Key Facts - EBRD’s $65 million loan to HAU Energy will finance a 200 MW solar PV facility and a 120 MWh BESS in Egypt’s Benban solar complex, co‑developed with Infinity Power. The loan includes a technical cooperation package to fund two accredited green‑skills training programs and improve gender‑inclusive HR practices. - EBRD will invest €70 million (about $82 million) in Renalfa’s 450 MW solar-plus-storage project at Szihalom, Hungary. The financing is part of a €210 million package alongside commercial banks and represents EBRD’s first energy project in Hungary since 2010. The plant will pair a 450 MW solar array with a 250 MW/1 GWh BESS and sell electricity directly into the Hungarian market without subsidies. - Ivo Prokopiev, CEO of Renalfa IPP, said the hybrid asset will deliver green baseload power and flexibility services once operational later this year.

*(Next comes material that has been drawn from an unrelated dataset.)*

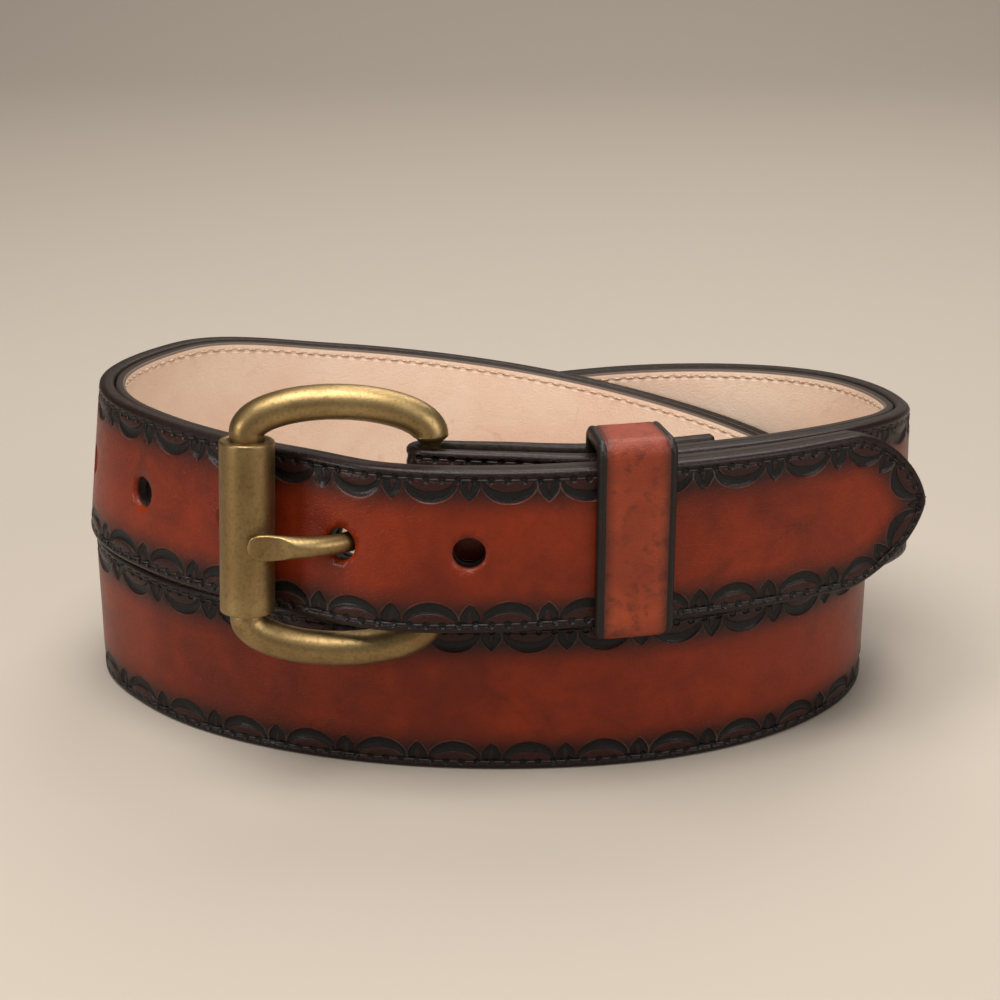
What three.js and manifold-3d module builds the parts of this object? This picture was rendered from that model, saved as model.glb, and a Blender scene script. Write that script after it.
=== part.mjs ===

What It Means The financing adds roughly 650 MW of solar capacity and up to 1.12 GWh of storage to two emerging markets, enough to power about 300,000 homes annually. Solar‑plus‑storage enables developers to smooth output, reducing the need for peaker plants and lowering wholesale price volatility. In Hungary, solar already supplied nearly one‑quarter of the national mix in 2024, according to Ember; the new hybrid project could further displace coal‑generation and support grid stability as the country phases out fossil fuels.

Market context shows solar‑related equities reacting to the news: First Solar (FSLR) rose 1.8% to $215, giving it a market cap of approximately $14 billion, while the broader MSCI World Energy Index gained 0.6% on the day. These moves reflect investor confidence in the scalability of hybrid renewables.

What to watch next Monitor the commissioning timelines for both plants—expected later this year—and any subsequent EBRD announcements for additional solar‑plus‑storage deals in the Middle East, North Africa, or Central Europe.